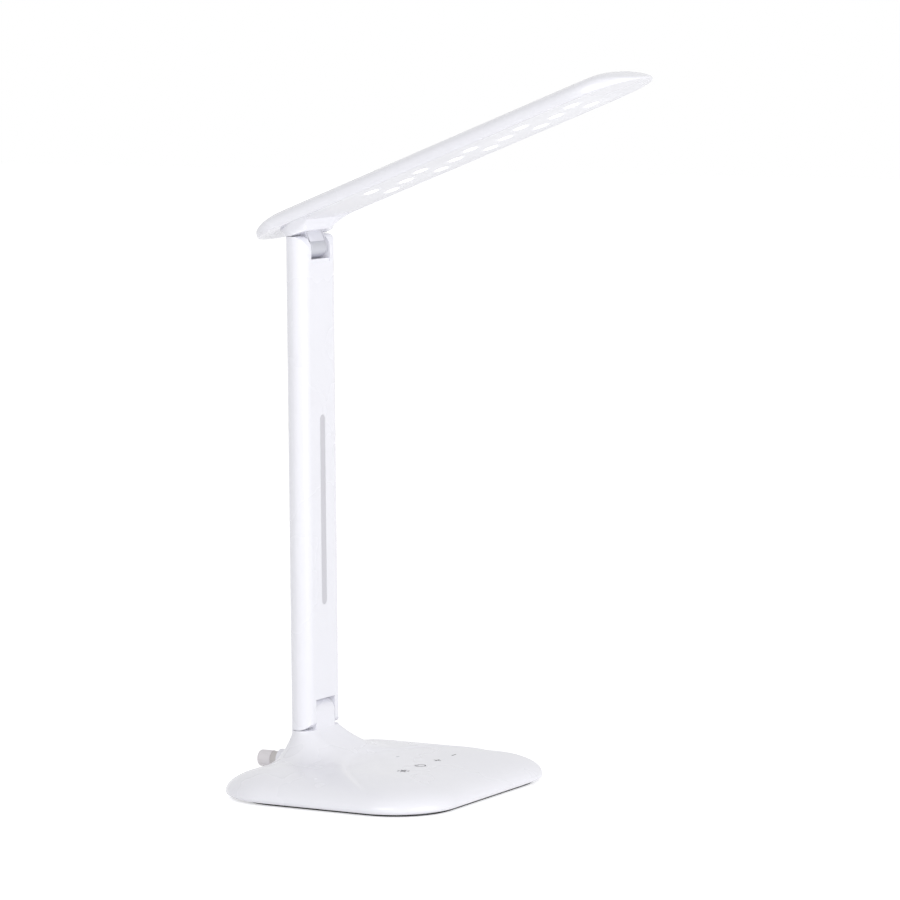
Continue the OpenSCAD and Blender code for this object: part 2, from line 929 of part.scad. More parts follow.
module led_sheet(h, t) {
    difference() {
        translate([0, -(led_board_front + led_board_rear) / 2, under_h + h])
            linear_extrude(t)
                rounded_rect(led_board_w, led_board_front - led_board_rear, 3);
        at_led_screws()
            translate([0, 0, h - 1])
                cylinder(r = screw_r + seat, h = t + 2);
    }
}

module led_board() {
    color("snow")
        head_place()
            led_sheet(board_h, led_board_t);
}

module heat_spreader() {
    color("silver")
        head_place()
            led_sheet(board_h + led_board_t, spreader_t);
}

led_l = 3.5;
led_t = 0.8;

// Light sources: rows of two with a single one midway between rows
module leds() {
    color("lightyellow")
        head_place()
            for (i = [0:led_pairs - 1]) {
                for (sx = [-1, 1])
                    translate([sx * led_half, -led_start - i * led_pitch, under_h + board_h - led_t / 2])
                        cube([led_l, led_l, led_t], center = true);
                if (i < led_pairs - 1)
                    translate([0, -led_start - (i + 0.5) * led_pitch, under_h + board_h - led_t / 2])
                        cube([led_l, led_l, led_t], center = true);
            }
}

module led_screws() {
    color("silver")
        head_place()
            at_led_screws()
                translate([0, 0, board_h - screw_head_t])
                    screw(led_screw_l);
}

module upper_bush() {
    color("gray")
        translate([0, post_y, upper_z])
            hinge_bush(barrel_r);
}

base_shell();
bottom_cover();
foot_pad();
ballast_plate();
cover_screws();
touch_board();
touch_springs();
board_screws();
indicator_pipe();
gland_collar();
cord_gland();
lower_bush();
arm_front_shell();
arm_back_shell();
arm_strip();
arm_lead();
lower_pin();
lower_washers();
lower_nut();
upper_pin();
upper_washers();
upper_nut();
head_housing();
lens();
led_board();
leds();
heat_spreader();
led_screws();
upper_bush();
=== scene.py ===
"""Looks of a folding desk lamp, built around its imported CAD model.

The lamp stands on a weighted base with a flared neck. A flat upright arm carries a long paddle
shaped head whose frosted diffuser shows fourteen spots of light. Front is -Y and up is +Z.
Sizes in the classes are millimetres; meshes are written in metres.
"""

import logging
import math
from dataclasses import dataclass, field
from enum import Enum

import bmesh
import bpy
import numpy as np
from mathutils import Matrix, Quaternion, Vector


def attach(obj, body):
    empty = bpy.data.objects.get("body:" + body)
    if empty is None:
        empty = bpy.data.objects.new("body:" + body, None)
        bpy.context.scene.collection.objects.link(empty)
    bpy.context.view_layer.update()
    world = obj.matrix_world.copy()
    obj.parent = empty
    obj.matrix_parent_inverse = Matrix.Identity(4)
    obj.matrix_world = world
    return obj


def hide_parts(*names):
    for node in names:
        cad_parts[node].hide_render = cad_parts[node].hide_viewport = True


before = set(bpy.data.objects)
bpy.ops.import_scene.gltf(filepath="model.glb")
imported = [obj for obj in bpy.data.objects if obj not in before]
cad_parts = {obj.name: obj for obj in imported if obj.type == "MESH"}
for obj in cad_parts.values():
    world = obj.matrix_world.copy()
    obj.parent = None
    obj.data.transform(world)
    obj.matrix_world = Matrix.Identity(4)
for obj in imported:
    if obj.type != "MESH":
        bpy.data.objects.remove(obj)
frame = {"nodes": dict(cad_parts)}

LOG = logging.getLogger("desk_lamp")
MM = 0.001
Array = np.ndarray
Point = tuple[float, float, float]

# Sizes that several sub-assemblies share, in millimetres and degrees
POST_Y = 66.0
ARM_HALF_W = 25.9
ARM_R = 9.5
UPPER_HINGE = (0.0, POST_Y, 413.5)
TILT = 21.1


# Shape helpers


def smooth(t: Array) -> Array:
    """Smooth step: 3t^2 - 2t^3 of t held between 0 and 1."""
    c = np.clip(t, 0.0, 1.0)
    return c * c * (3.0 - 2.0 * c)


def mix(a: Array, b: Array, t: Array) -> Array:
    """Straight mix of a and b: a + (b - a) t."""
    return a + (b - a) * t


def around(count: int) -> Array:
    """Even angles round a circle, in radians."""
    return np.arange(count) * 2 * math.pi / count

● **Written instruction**
Extract the lines from the line with "base_shell();" to the line with "obj.parent = None", inclusive, reproducing them exactly and leaving out every other line.

● **Final answer**
base_shell();
bottom_cover();
foot_pad();
ballast_plate();
cover_screws();
touch_board();
touch_springs();
board_screws();
indicator_pipe();
gland_collar();
cord_gland();
lower_bush();
arm_front_shell();
arm_back_shell();
arm_strip();
arm_lead();
lower_pin();
lower_washers();
lower_nut();
upper_pin();
upper_washers();
upper_nut();
head_housing();
lens();
led_board();
leds();
heat_spreader();
led_screws();
upper_bush();
=== scene.py ===
"""Looks of a folding desk lamp, built around its imported CAD model.

The lamp stands on a weighted base with a flared neck. A flat upright arm carries a long paddle
shaped head whose frosted diffuser shows fourteen spots of light. Front is -Y and up is +Z.
Sizes in the classes are millimetres; meshes are written in metres.
"""

import logging
import math
from dataclasses import dataclass, field
from enum import Enum

import bmesh
import bpy
import numpy as np
from mathutils import Matrix, Quaternion, Vector


def attach(obj, body):
    empty = bpy.data.objects.get("body:" + body)
    if empty is None:
        empty = bpy.data.objects.new("body:" + body, None)
        bpy.context.scene.collection.objects.link(empty)
    bpy.context.view_layer.update()
    world = obj.matrix_world.copy()
    obj.parent = empty
    obj.matrix_parent_inverse = Matrix.Identity(4)
    obj.matrix_world = world
    return obj


def hide_parts(*names):
    for node in names:
        cad_parts[node].hide_render = cad_parts[node].hide_viewport = True


before = set(bpy.data.objects)
bpy.ops.import_scene.gltf(filepath="model.glb")
imported = [obj for obj in bpy.data.objects if obj not in before]
cad_parts = {obj.name: obj for obj in imported if obj.type == "MESH"}
for obj in cad_parts.values():
    world = obj.matrix_world.copy()
    obj.parent = None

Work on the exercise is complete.